WHAT YOU HAVE TO DO:
Set down, exactly as written, only the lines starting with the one that holds "the front bearing" and ending with the one that holds "cad_parts[node].hide_render = cad_parts[node].hide_viewport".

RECORDED DATA:
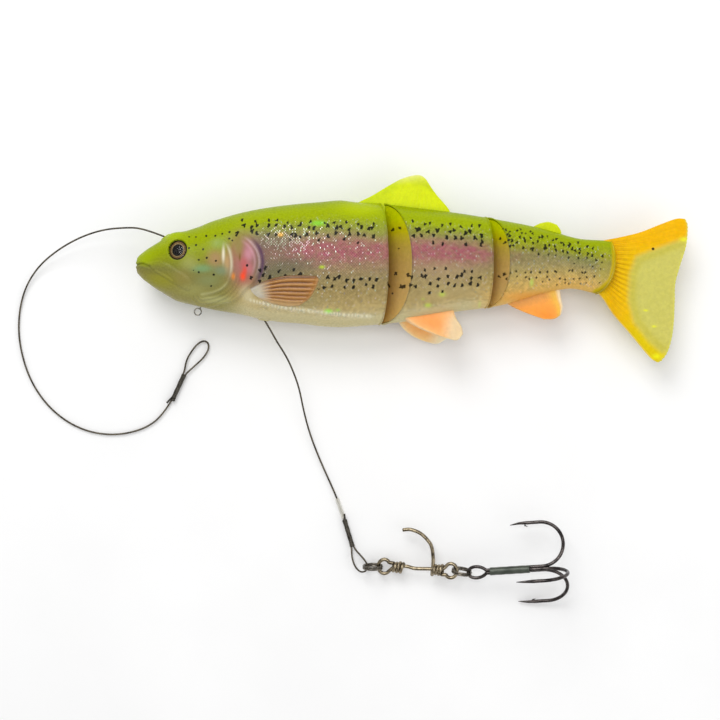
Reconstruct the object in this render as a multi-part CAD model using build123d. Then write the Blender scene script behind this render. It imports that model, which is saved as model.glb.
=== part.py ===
* * *
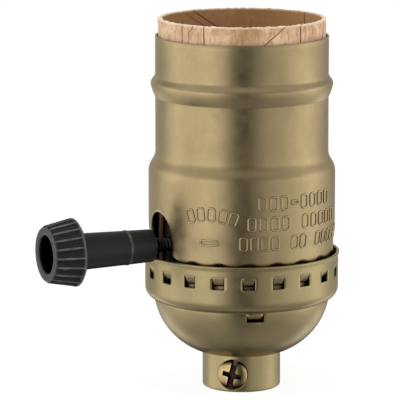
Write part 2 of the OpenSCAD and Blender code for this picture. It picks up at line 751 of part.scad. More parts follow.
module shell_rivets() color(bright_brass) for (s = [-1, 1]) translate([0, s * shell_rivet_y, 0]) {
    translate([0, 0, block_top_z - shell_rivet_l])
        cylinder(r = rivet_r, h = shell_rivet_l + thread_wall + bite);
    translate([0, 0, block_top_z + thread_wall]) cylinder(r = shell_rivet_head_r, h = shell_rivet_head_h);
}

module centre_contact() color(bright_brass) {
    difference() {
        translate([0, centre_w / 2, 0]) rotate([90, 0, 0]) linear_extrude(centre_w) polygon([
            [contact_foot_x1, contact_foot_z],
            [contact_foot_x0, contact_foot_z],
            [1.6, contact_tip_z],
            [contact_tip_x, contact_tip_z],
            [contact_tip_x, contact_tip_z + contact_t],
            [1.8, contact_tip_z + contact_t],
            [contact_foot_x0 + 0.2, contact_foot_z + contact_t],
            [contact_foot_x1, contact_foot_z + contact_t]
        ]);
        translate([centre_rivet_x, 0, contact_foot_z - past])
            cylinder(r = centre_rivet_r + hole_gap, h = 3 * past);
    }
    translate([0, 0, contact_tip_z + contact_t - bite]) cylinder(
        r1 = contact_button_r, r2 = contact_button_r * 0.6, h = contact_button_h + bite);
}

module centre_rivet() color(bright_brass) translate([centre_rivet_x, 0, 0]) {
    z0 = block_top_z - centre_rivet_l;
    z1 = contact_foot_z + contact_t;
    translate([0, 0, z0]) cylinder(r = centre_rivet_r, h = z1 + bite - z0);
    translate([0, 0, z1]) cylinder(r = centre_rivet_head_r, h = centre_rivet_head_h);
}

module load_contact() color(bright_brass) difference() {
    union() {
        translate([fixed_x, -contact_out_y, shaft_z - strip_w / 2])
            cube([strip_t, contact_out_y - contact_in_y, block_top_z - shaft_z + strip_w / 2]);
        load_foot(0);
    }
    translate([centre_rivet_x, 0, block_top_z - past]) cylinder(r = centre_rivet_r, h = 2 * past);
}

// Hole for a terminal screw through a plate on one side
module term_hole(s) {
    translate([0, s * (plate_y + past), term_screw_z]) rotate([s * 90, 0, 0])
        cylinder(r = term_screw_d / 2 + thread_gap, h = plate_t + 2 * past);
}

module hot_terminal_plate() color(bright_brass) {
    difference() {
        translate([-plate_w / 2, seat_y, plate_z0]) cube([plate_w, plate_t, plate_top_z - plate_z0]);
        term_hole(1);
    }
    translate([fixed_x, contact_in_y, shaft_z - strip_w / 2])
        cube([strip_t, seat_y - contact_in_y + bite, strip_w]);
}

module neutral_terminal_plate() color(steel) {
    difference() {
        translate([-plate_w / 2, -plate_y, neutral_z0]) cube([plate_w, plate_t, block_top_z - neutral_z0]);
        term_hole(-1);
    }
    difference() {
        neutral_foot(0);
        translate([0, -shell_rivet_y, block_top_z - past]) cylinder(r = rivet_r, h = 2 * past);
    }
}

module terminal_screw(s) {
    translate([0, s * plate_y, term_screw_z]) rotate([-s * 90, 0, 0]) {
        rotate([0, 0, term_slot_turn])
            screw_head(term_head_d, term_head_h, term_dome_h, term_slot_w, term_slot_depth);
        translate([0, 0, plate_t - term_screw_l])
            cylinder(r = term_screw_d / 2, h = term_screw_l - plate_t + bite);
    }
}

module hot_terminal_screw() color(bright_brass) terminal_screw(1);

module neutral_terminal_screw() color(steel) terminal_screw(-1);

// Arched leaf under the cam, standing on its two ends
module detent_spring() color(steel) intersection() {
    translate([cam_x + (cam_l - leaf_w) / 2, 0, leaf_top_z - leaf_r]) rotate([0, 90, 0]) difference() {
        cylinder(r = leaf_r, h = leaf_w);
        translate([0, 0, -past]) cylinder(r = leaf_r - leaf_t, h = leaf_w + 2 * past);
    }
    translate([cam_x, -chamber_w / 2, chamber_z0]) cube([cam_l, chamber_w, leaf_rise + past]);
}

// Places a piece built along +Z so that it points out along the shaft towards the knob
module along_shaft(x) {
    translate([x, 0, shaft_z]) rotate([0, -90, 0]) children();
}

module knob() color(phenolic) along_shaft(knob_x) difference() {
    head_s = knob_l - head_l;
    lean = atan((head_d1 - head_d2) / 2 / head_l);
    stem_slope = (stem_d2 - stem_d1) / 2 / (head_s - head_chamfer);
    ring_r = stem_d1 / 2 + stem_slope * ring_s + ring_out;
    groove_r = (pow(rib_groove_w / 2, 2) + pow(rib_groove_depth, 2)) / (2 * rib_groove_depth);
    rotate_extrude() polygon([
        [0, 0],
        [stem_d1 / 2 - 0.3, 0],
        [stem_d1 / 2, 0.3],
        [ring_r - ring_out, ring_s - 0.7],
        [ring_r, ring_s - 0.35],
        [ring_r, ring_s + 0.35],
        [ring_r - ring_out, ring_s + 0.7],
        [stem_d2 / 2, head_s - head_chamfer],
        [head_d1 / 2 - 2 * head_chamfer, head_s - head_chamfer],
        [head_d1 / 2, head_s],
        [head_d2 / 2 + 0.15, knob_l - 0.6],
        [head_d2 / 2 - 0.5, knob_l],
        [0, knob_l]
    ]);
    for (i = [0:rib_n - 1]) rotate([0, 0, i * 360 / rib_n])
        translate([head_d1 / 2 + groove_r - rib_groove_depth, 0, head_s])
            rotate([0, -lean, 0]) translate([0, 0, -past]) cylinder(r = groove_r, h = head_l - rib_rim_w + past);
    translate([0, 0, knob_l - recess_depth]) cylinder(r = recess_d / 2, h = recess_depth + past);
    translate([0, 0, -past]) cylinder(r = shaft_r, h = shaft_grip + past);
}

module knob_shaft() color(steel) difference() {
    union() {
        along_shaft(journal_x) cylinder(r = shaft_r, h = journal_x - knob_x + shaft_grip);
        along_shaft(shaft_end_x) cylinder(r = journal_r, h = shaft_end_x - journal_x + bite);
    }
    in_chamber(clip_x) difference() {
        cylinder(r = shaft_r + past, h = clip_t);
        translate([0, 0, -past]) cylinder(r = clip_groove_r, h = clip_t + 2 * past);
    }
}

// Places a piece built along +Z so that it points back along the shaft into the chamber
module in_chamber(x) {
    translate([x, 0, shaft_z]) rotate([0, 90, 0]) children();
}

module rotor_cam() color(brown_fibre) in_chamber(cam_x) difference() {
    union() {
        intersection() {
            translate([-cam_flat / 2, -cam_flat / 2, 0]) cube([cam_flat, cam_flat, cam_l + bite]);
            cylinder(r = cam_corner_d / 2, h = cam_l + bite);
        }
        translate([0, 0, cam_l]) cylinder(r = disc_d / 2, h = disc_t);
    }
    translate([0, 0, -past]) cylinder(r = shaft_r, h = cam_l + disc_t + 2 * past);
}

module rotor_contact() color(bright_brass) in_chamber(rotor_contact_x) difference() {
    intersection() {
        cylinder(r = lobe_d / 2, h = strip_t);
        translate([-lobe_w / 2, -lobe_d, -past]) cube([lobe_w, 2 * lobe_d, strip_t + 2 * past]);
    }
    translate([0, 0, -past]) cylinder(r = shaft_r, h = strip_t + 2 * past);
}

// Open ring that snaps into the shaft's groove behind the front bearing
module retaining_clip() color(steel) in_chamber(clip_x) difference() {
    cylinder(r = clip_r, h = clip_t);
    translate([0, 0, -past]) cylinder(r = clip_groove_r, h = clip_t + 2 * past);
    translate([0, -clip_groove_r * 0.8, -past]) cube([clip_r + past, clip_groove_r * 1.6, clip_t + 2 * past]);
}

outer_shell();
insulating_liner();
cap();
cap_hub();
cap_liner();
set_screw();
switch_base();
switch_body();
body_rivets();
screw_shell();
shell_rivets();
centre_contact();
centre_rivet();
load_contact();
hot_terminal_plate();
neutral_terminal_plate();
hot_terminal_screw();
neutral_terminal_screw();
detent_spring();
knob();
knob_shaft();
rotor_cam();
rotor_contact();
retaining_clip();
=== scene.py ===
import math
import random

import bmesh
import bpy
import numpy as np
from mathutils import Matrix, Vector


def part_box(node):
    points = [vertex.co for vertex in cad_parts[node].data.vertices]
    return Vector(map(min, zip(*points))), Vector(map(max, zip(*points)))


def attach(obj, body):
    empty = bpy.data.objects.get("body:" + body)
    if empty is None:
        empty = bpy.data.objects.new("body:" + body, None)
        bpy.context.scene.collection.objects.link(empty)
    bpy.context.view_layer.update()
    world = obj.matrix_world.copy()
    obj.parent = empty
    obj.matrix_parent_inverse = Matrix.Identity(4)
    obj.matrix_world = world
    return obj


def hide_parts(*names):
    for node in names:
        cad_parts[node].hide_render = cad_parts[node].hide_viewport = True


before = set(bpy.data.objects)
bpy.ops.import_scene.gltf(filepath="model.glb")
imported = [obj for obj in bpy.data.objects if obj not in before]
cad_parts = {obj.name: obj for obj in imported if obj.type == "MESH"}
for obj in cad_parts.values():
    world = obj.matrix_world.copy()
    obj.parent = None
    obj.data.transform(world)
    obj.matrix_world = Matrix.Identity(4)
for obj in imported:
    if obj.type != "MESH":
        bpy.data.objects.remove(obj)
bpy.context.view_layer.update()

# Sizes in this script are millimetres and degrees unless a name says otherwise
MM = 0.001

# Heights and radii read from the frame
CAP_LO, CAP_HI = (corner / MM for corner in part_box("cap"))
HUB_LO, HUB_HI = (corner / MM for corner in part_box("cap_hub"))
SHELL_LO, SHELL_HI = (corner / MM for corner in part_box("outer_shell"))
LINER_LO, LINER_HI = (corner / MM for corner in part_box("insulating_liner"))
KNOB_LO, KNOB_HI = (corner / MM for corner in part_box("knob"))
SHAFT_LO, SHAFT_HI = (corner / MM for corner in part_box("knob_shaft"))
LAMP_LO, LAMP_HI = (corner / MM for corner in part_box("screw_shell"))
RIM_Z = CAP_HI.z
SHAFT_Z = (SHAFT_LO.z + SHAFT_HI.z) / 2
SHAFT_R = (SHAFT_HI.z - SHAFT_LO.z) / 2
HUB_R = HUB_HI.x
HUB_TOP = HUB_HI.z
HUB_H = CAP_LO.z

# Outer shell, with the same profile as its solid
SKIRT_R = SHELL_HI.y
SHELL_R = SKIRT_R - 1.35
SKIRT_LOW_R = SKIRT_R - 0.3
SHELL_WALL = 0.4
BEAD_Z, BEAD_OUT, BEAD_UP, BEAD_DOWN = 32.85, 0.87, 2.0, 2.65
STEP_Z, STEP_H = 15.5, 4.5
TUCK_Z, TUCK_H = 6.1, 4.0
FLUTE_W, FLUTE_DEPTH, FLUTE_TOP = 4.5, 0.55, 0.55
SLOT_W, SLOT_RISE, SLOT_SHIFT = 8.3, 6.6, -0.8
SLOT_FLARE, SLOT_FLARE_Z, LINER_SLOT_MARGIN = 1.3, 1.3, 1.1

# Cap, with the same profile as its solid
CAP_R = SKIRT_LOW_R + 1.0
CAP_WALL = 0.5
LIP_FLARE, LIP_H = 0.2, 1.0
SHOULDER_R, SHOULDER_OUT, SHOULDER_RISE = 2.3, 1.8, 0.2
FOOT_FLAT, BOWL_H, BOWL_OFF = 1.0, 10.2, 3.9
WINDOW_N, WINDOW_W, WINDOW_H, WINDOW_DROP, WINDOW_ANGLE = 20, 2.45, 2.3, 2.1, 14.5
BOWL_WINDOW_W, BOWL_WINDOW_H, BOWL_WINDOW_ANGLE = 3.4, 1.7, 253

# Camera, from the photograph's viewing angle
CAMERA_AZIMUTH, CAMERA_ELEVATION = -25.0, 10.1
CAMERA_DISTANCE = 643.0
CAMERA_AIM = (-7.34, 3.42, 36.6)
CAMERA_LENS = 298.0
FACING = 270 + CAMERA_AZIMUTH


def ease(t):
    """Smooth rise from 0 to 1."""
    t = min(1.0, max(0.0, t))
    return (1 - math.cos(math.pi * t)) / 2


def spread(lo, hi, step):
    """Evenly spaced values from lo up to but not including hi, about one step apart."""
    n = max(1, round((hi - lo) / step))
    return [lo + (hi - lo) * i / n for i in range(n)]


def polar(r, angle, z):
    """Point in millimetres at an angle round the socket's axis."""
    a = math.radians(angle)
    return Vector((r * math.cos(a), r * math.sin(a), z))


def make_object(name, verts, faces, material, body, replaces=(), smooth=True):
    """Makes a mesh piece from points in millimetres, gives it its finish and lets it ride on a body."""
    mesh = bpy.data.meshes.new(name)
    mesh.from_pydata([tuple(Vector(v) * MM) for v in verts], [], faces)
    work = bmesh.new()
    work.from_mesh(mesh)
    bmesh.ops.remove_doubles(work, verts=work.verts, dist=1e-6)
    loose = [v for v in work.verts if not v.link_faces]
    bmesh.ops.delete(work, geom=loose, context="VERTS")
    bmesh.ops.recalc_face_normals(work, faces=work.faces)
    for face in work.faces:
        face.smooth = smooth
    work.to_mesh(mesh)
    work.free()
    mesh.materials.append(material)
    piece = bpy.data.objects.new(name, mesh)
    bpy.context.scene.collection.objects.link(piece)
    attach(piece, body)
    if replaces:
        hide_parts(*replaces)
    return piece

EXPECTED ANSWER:
// Open ring that snaps into the shaft's groove behind the front bearing
module retaining_clip() color(steel) in_chamber(clip_x) difference() {
    cylinder(r = clip_r, h = clip_t);
    translate([0, 0, -past]) cylinder(r = clip_groove_r, h = clip_t + 2 * past);
    translate([0, -clip_groove_r * 0.8, -past]) cube([clip_r + past, clip_groove_r * 1.6, clip_t + 2 * past]);
}

outer_shell();
insulating_liner();
cap();
cap_hub();
cap_liner();
set_screw();
switch_base();
switch_body();
body_rivets();
screw_shell();
shell_rivets();
centre_contact();
centre_rivet();
load_contact();
hot_terminal_plate();
neutral_terminal_plate();
hot_terminal_screw();
neutral_terminal_screw();
detent_spring();
knob();
knob_shaft();
rotor_cam();
rotor_contact();
retaining_clip();
=== scene.py ===
import math
import random

import bmesh
import bpy
import numpy as np
from mathutils import Matrix, Vector


def part_box(node):
    points = [vertex.co for vertex in cad_parts[node].data.vertices]
    return Vector(map(min, zip(*points))), Vector(map(max, zip(*points)))


def attach(obj, body):
    empty = bpy.data.objects.get("body:" + body)
    if empty is None:
        empty = bpy.data.objects.new("body:" + body, None)
        bpy.context.scene.collection.objects.link(empty)
    bpy.context.view_layer.update()
    world = obj.matrix_world.copy()
    obj.parent = empty
    obj.matrix_parent_inverse = Matrix.Identity(4)
    obj.matrix_world = world
    return obj


def hide_parts(*names):
    for node in names:
        cad_parts[node].hide_render = cad_parts[node].hide_viewport = True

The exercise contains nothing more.